• Stated task
Return each line of the material verbatim.

• Source excerpt
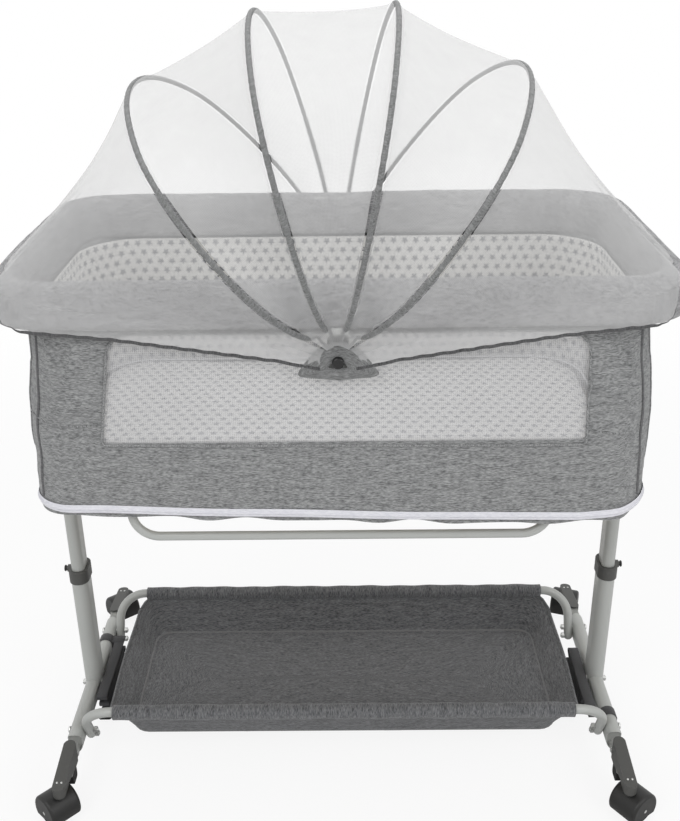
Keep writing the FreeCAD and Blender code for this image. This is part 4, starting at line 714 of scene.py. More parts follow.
def thicken(piece: bpy.types.Object, thickness: float, offset: float = 0.0) -> None:
    """Give cloth its thickness.

    Args:
        piece: A sheet with no thickness.
        thickness: In metres.
        offset: Which side grows, from -1 to 1.
    """
    solid = piece.modifiers.new("thickness", "SOLIDIFY")
    solid.thickness = thickness
    solid.offset = offset
    apply_modifiers(piece)


def rumple(points: Points, size: float, depth: float, seed: float) -> Points:
    """Move points by smooth noise.

    Args:
        points: Places, in metres, in any shape ending in 3.
        size: Width of a wrinkle, in metres.
        depth: Largest move, in metres.
        seed: Shifts the noise.

    Returns:
        The moved points.
    """
    flat = points.reshape(-1, 3)
    moves = np.array([
        noise.noise_vector(Vector(place) / size + Vector((seed, seed * 0.7, seed * 1.3)))
        for place in flat
    ])
    return (flat + moves * depth).reshape(points.shape)


def rounded_loop(
    half_x: float, half_y: float, radius: float, along_x: int, along_y: int, around: int
) -> Points:
    """Points round a rounded rectangle, counter-clockwise from the front's left end.

    Args:
        half_x: Half length, in metres.
        half_y: Half depth, in metres.
        radius: Corner radius, in metres.
        along_x: Steps on each long side.
        along_y: Steps on each short side.
        around: Steps on each corner.

    Returns:
        Array of X and Y.
    """
    inner_x, inner_y = half_x - radius, half_y - radius
    centres = ((inner_x, -inner_y), (inner_x, inner_y), (-inner_x, inner_y), (-inner_x, -inner_y))
    starts = ((-inner_x, -half_y), (half_x, -inner_y), (inner_x, half_y), (-half_x, inner_y))
    points = []
    for index, (centre, start) in enumerate(zip(centres, starts)):
        angle = math.radians(-90 + 90 * index)
        corner_start = np.array(centre) + radius * np.array([math.cos(angle), math.sin(angle)])
        steps = along_x if index % 2 == 0 else along_y
        for step in range(steps):
            points.append(np.array(start) + (corner_start - np.array(start)) * step / steps)
        for step in range(around):
            turn = angle + math.radians(90) * step / around
            points.append(np.array(centre) + radius * np.array([math.cos(turn), math.sin(turn)]))
    return np.array(points)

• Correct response
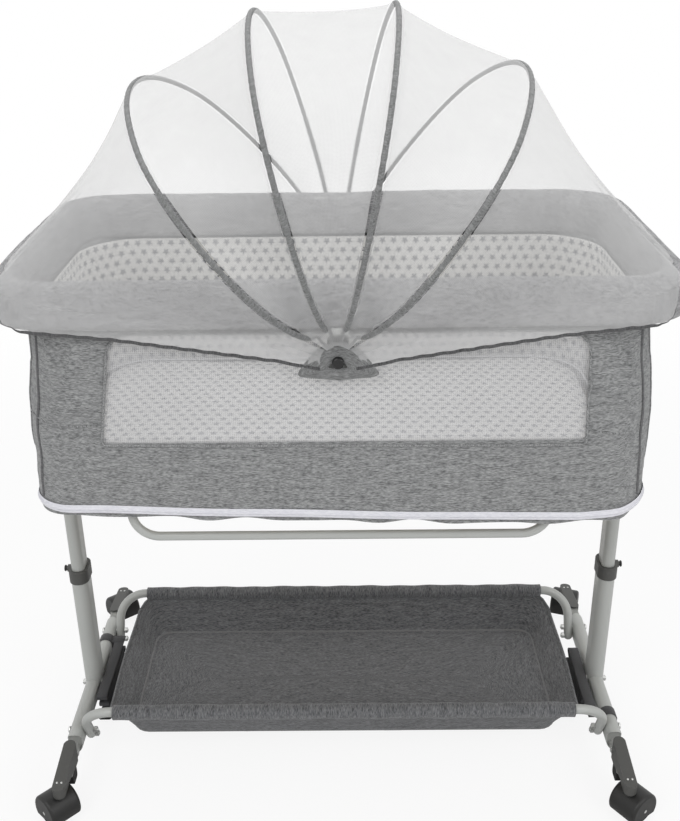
Keep writing the FreeCAD and Blender code for this image. This is part 4, starting at line 714 of scene.py. More parts follow.
def thicken(piece: bpy.types.Object, thickness: float, offset: float = 0.0) -> None:
    """Give cloth its thickness.

    Args:
        piece: A sheet with no thickness.
        thickness: In metres.
        offset: Which side grows, from -1 to 1.
    """
    solid = piece.modifiers.new("thickness", "SOLIDIFY")
    solid.thickness = thickness
    solid.offset = offset
    apply_modifiers(piece)


def rumple(points: Points, size: float, depth: float, seed: float) -> Points:
    """Move points by smooth noise.

    Args:
        points: Places, in metres, in any shape ending in 3.
        size: Width of a wrinkle, in metres.
        depth: Largest move, in metres.
        seed: Shifts the noise.

    Returns:
        The moved points.
    """
    flat = points.reshape(-1, 3)
    moves = np.array([
        noise.noise_vector(Vector(place) / size + Vector((seed, seed * 0.7, seed * 1.3)))
        for place in flat
    ])
    return (flat + moves * depth).reshape(points.shape)


def rounded_loop(
    half_x: float, half_y: float, radius: float, along_x: int, along_y: int, around: int
) -> Points:
    """Points round a rounded rectangle, counter-clockwise from the front's left end.

    Args:
        half_x: Half length, in metres.
        half_y: Half depth, in metres.
        radius: Corner radius, in metres.
        along_x: Steps on each long side.
        along_y: Steps on each short side.
        around: Steps on each corner.

    Returns:
        Array of X and Y.
    """
    inner_x, inner_y = half_x - radius, half_y - radius
    centres = ((inner_x, -inner_y), (inner_x, inner_y), (-inner_x, inner_y), (-inner_x, -inner_y))
    starts = ((-inner_x, -half_y), (half_x, -inner_y), (inner_x, half_y), (-half_x, inner_y))
    points = []
    for index, (centre, start) in enumerate(zip(centres, starts)):
        angle = math.radians(-90 + 90 * index)
        corner_start = np.array(centre) + radius * np.array([math.cos(angle), math.sin(angle)])
        steps = along_x if index % 2 == 0 else along_y
        for step in range(steps):
            points.append(np.array(start) + (corner_start - np.array(start)) * step / steps)
        for step in range(around):
            turn = angle + math.radians(90) * step / around
            points.append(np.array(centre) + radius * np.array([math.cos(turn), math.sin(turn)]))
    return np.array(points)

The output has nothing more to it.